#### Data:
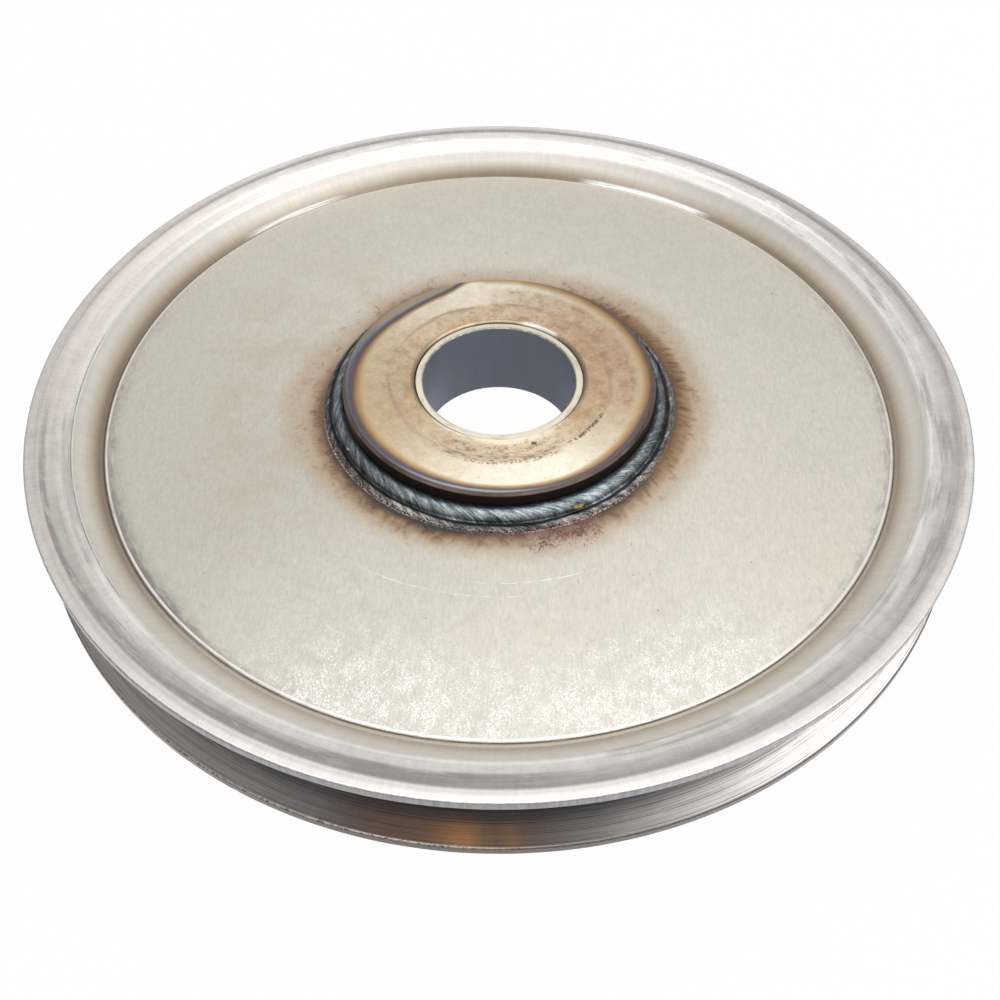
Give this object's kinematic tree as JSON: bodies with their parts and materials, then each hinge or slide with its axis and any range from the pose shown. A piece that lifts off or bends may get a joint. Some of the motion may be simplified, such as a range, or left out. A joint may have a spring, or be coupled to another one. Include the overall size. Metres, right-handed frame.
{
  "type": "wire rope sheave",
  "caption": "Rolled steel rope sheave with a flat web, a V groove round its edge, a hub welded in on both faces and a thin plain bush in its bore.",
  "frame": {"origin": "centre of the bore at the disc's mid-plane", "axes": "+Z along the bore axis, +X and +Y across the disc; the part is round about Z and alike above and below"},
  "size_m": [0.3, 0.3, 0.0296],
  "materials": {
    "disc_steel": "rolled steel, fine matt grain, unpainted",
    "hub_steel": "turned steel with straw to blue heat tint",
    "weld_metal": "as-laid fillet weld with fine ripples",
    "bush_metal": "steel-backed bush with a grey sliding layer"
  },
  "bodies": {
    "root": {"sheave_disc": "disc_steel", "hub": "hub_steel", "weld_top": "weld_metal", "weld_bottom": "weld_metal", "bush": "bush_metal"}
  },
  "joints": []
}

#### What to work on:
Recopy the whole listing exactly.

#### Exercise result:
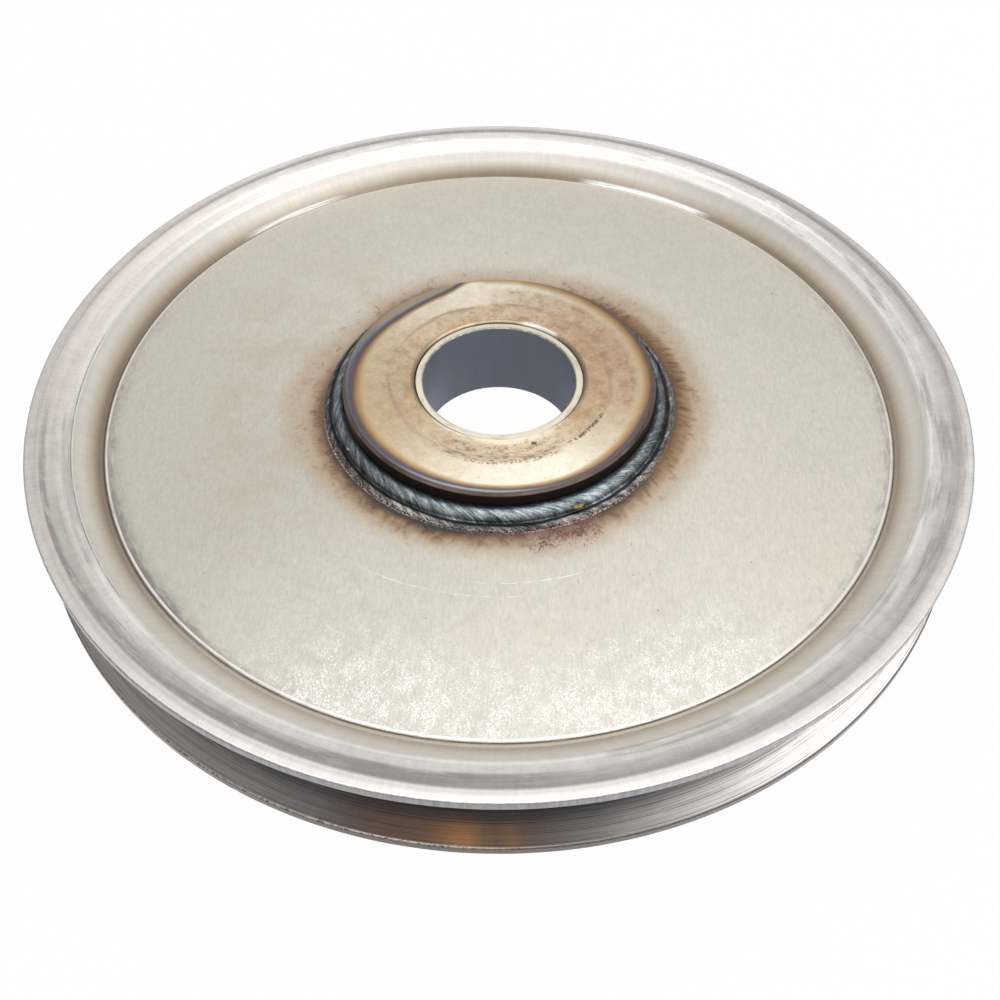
Give this object's kinematic tree as JSON: bodies with their parts and materials, then each hinge or slide with its axis and any range from the pose shown. A piece that lifts off or bends may get a joint. Some of the motion may be simplified, such as a range, or left out. A joint may have a spring, or be coupled to another one. Include the overall size. Metres, right-handed frame.
{
  "type": "wire rope sheave",
  "caption": "Rolled steel rope sheave with a flat web, a V groove round its edge, a hub welded in on both faces and a thin plain bush in its bore.",
  "frame": {"origin": "centre of the bore at the disc's mid-plane", "axes": "+Z along the bore axis, +X and +Y across the disc; the part is round about Z and alike above and below"},
  "size_m": [0.3, 0.3, 0.0296],
  "materials": {
    "disc_steel": "rolled steel, fine matt grain, unpainted",
    "hub_steel": "turned steel with straw to blue heat tint",
    "weld_metal": "as-laid fillet weld with fine ripples",
    "bush_metal": "steel-backed bush with a grey sliding layer"
  },
  "bodies": {
    "root": {"sheave_disc": "disc_steel", "hub": "hub_steel", "weld_top": "weld_metal", "weld_bottom": "weld_metal", "bush": "bush_metal"}
  },
  "joints": []
}